Mercury News editorial: UC schools need remedial work on open government

Originally published in the San Jose Mercury News on Feb. 15, 2011

It’s disconcerting, to say the least, that the University of California flunked a transparency test from a major open-government group. But the Bay Area’s four California State University schools — including San Jose State — got an A-plus.

May we suggest some peer tutoring?

Californians Aware, a respected nonprofit, public-access watchdog group, gave the 10-campus UC system a failing grade for its response to a request for records. UC Berkeley’s C grade was the highest in the system. That’s pathetic.

The 24-campus CSU system got an overall B, which is pretty good. But Cal State East Bay, San Francisco State, San Jose State and Sonoma State all made the honor roll with A-pluses.

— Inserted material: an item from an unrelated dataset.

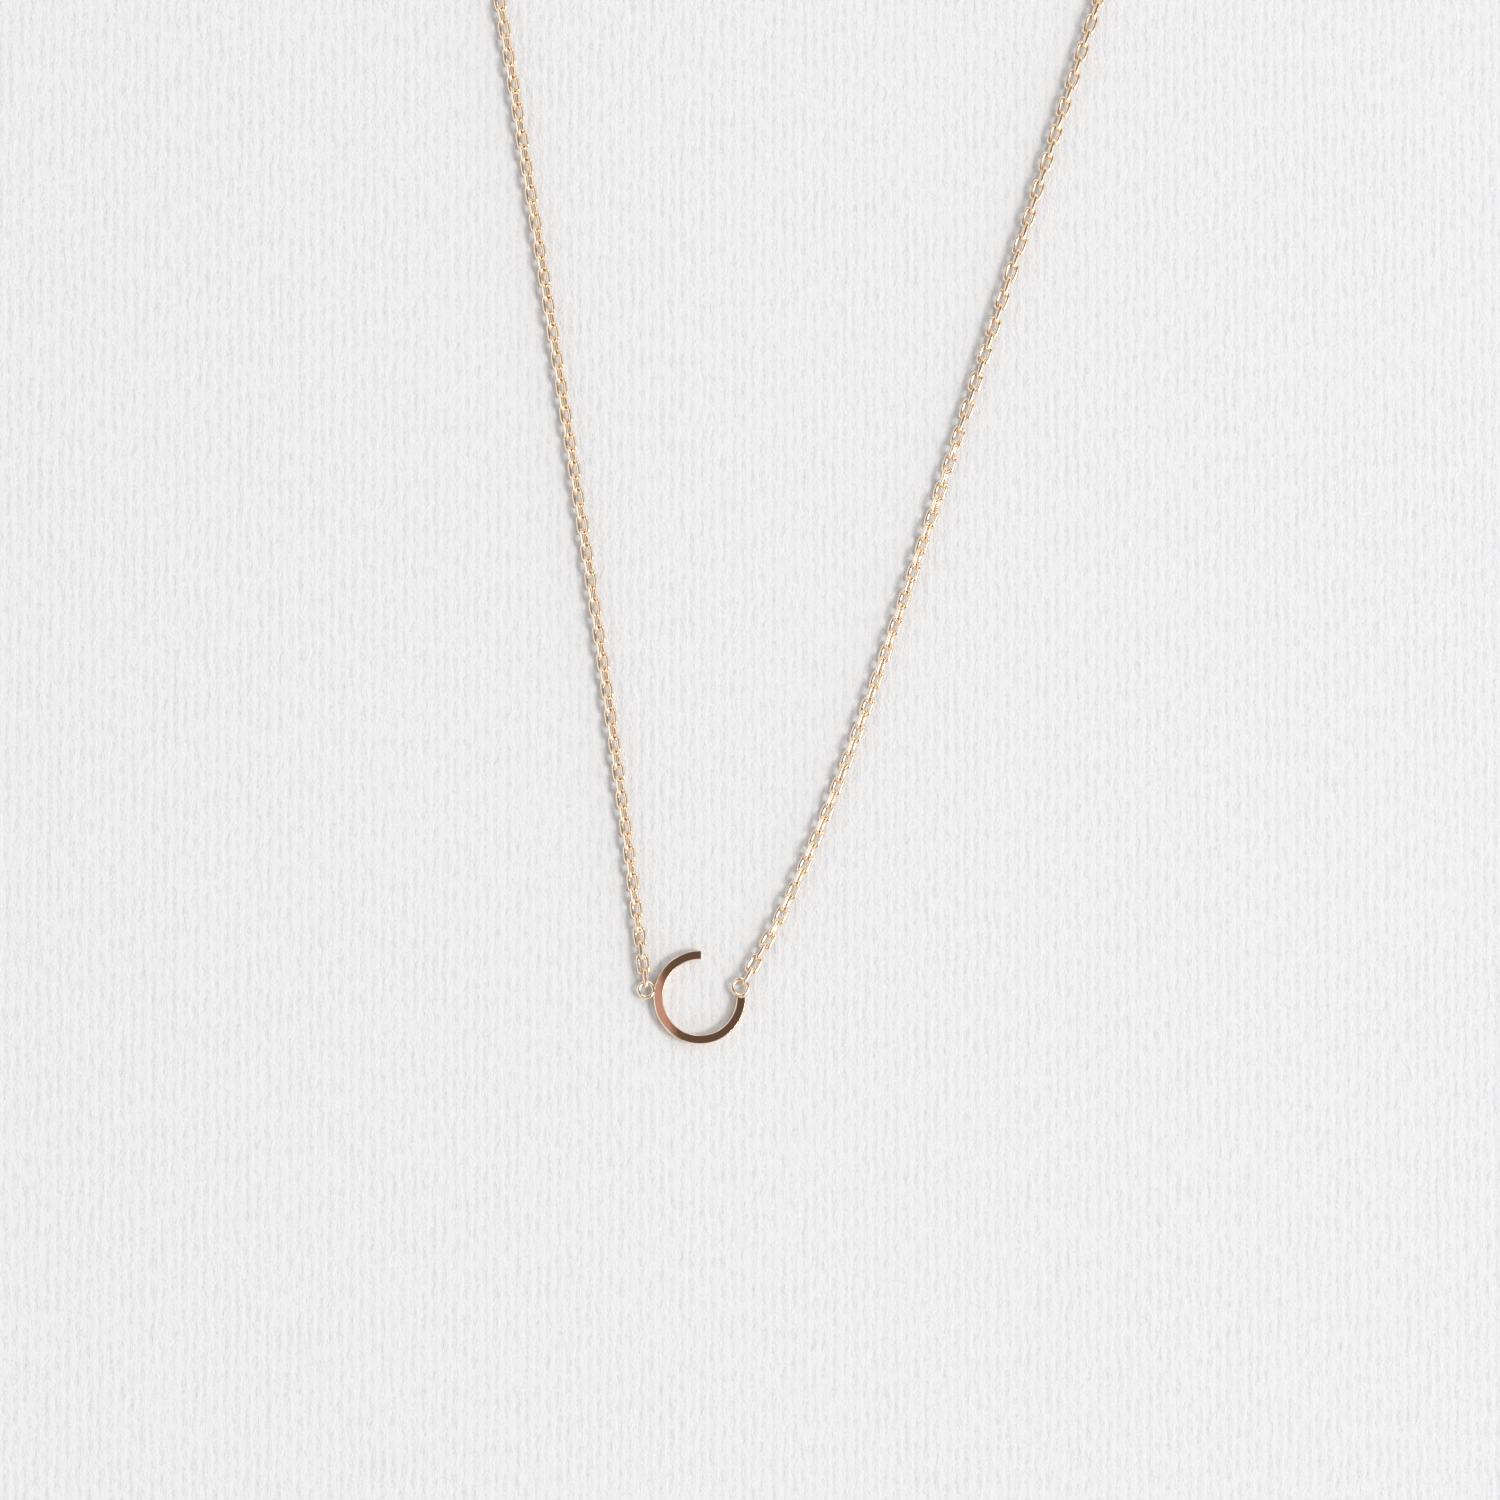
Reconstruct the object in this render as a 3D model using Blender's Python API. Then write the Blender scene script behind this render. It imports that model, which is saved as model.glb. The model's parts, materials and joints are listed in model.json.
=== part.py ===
"""A pendant necklace laid out flat and unfastened: an open ring pendant on two strands of fine cable chain,
with a spring ring clasp on the left strand and an end ring on the right one.

Sizes below are in millimetres and the model is in metres. The necklace lies on the plane z = 0, the strands run
towards +Y, and the origin is on the pendant's flat back, at the bottom of the ring.
"""

import math

import bmesh
import bpy
from mathutils import Matrix, Vector

MM = 0.001

# Pendant: a flat open ring, whose opening faces the upper right.
RING_OUTER_R = 4.68
RING_INNER_R = 3.74
RING_THICKNESS = 1.00
RING_BEVEL = 0.05
RING_FROM_DEG = 88.5
RING_TO_DEG = 360.0
RING_STEPS = 56
RING_CENTRE = Vector((0.0, 0.5 * (RING_OUTER_R + RING_INNER_R), 0.0))

# Loops soldered to the pendant, with their centres measured from the ring's centre.
LOOP_Z = 0.68
LEFT_LOOP_R, LEFT_LOOP_WIRE_R = 0.74, 0.22
RIGHT_LOOP_R, RIGHT_LOOP_WIRE_R = 0.80, 0.22
LEFT_LOOP_AT = (-5.41, 0.74)
RIGHT_LOOP_AT = (4.18, 1.05)
SOLDER_GAP = 0.02

# Chain links: an oval of thick wire with diamond-cut flats. Inside a run each link bites a little into the
# next, and the first link of a run hangs in the last link of the one before it with a small gap.
LINK_HALF_WIDTH = 0.46
LINK_END_HALF_FLAT = 0.20
LINK_CORNER_LENGTH = 0.295
WIRE_R = 0.21
LINK_OVERLAP = 0.06
JUNCTION_GAP = 0.02
LINKS_PER_RUN = 5
RUNS_PER_STRAND = 24
FLOOR_CLEARANCE = 0.01

# Lay of the strands: heading in degrees from +Y towards +X, against the distance along the strand. The pitch
# is the mean distance from link to link, which grows where a strand is pulled straighter.
LAY = {
    "left": {
        "settled_deg": -9.7, "start_deg": 3.0, "settle_mm": 40.0,
        "turn_from_mm": 104.0, "turn_deg_per_mm": 1.27,
        "roll_deg": 38.0, "roll_until_mm": 112.0,
        "near_pitch_mm": 1.375, "far_pitch_mm": 1.40,
    },
    "right": {
        "settled_deg": 18.0, "start_deg": 15.0, "settle_mm": 16.0,
        "turn_from_mm": 107.0, "turn_deg_per_mm": -1.05,
        "roll_deg": 38.0, "roll_until_mm": 50.0,
        "near_pitch_mm": 1.41, "far_pitch_mm": 1.49,
    },
}
ROLL_IN_MM = 7.0
ROLL_OUT_MM = 22.0
FAR_PITCH_FROM_MM = 95.0

# Jump rings, which stand upright between the strands' last links and the clasp or the end ring.
JUMP_R, JUMP_WIRE_R = 0.95, 0.20
JUMP_SLACK = 0.03

# Spring ring clasp. Angles run around the clasp's ring from the side away from the chain.
CLASP_R = 2.10
CLASP_TUBE_R = 0.58
CLASP_BORE_R = 0.40
CLASP_BOLT_R = 0.32
CLASP_MOUTH_HALF_DEG = 34.0
CLASP_BORE_TO_DEG = 174.0
CLASP_SOCKET_DEG = 12.0
BOLT_TIP_DEG = -41.0
BOLT_TAIL_DEG = 72.0
BOLT_TRAVEL_DEG = 60.0
KNOB_DEG = 55.0
KNOB_STEM_R = 0.13
KNOB_BALL_R = 0.34
SLOT_HALF_WIDTH = 0.17
SPRING_COIL_R = 0.28
SPRING_WIRE_R = 0.05
SPRING_TURNS = 11
SPRING_STEPS_PER_TURN = 8
EYE_R, EYE_WIRE_R = 0.60, 0.18
EYE_Z = 0.78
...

The information sought by the advocacy group was not hard to find. It was contracts, ethics forms and spending reports — according to a CSU spokesman, “fairly standardized” requests.

The UC system disputes some of the findings and argued that some information was indeed sent, although long after the deadline set in state law. But there’s no question the UCs did a lousy job. They’ve got to improve.

Californians Aware and the Bay Area CSU schools could team up to help educate the rest of the institutions. That may be hard for the more prestigious UCs to swallow, but they’re the ones that need remedial work.